Such snobbery tends to drive curators to justify Monet exhibitions by insisting on his political and art-revolutionary relevance. There is a slight embarrassment about the very popularity of Monet shows, as if they were like the 'erotica' section in posh bookshops which keep them in business but are hardly the sort of thing one would wish to be judged on.
So the curators of this show have gone to some lengths to reclaim Monet as a hard-edged artist, just as happened with the 1990 show, 'Monet in the Nineties'. Then, the emphasis was on putting Monet's images of haystacks, poplars and Rouen cathedral in the context of resurgent patriotism, closely connected with the land and traditional art: he was political, see. Now, the catalogue includes an essay on the connections between late Monet and New York abstract expressionism - almost as if Monet has to be excused, or validated, by linking him with Jackson Pollock.
In each case, the arguments are meticulous - the US academic Paul Hayes Tucker worked on both exhibitions and contributes a superb essay to the catalogue. And indeed, these are not only deliriously beautiful but also radical, extreme and sometimes even difficult paintings, created by an artist who might have been old - he was 60 in 1900 - but was a full, wide-eyed observer of the first quarter of our tragic century.

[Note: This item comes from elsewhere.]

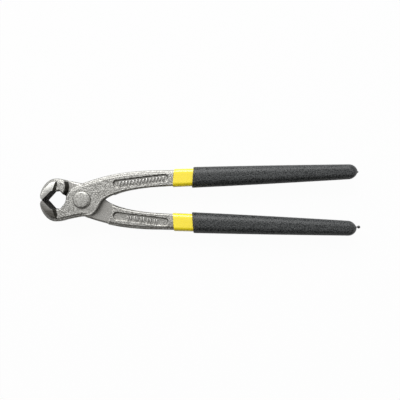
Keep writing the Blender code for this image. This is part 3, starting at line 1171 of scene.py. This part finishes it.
    def build(self) -> Object:
        """Model the forging from the front lever's solid and paint it.

        Returns:
            The forging, its mid-plane at z = 0.
        """
        forging = merged_copy("front_lever", "forging")
        forging.data.transform(Matrix.Translation((0, 0, -MID_Z)))
        core = own_copy(forging, "handle_core")
        cut_away(core, (self.core_cut - self.core_lap, 0, 0), (-1, 0, 0))
        cut_away(forging, (self.core_cut, 0, 0), (1, 0, 0))
        cut_away(forging, (-self.neck_cut, 0, 0), (-1, 0, 0))
        edit(forging)
        select_where(forging, "faces", self.is_neck_cut)
        extrude((-self.neck_bury, 0, 0))
        leave_edit()
        waves = lumpy("forging_waves", self.wave_length, self.wave_height, level=1.0)
        modify(forging, even_faces(self.voxel), relaxed(times=4), waves)
        self.straighten_seat(forging)
        modify(forging, even_faces(self.voxel), relaxed(times=1))
        self.shape_faces(forging)
        forging = join([forging, core])
        paint(forging, *LEVER_LOOKS)
        leans, least = self.arm.panel_lean, self.lean_least
        paint_faces(forging, Look.MILLED_AND_HIGHLIGHT, self.is_milled)
        # Painted shade on the seat's wall that rises to the neck.
        paint_faces(forging, Look.SCALE, self.is_root_wall)
        # Painted shade on the wall that stands over the other half's seat.
        paint_faces(forging, Look.SOFT_SHADE, self.is_lap_wall)
        # Painted shade on the panels' walls that face away from the light, and painted highlight
        # on the walls that face it.
        paint_faces(forging, Look.SOFT_SHADE, lambda face: leans(face) < -least)
        paint_faces(forging, Look.MILLED_AND_HIGHLIGHT, lambda face: leans(face) > least)
        shade(forging, degrees=60)
        return forging


@dataclass
class Levers:
    """Both levers: one forging with its jaw, and the same turned over."""

    jaw: Jaw
    forging: Forging

    def build(self) -> None:
        """Model and paint both levers and fix each to its body."""
        jaw = self.jaw.build()
        forging = self.forging.build()
        for half in Half:
            lever = join([own_copy(forging, f"{half.value}_forging"), own_copy(jaw, "jaw")])
            lever.data.transform(half.place)
            hand_in(lever, half, "forged_steel", f"{half.value}_lever")
        bpy.data.objects.remove(jaw)
        bpy.data.objects.remove(forging)


# The rivet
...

When it opens, he is recovering from the great trauma which ripped French society apart a few years before: the Dreyfus Affair, in which a Jewish captain was wrongly accused of passing military secrets to the Germans, court-martialled, degraded and deported to solitary confinement. It split a worried nation in two, with viciously anti-semitic, Catholic and right-wing forces, against the Left and the liberals.
The anti-semitic, anti-Dreyfus campaign included, to their shame, Degas, Renoir and Cézanne. But when, with huge courage, Emile Zola led the charge for Dreyfus, Monet sprung quickly to his defence. Zola was convicted of libel and sentenced to imprisonment; instead he fled to England in 1898..."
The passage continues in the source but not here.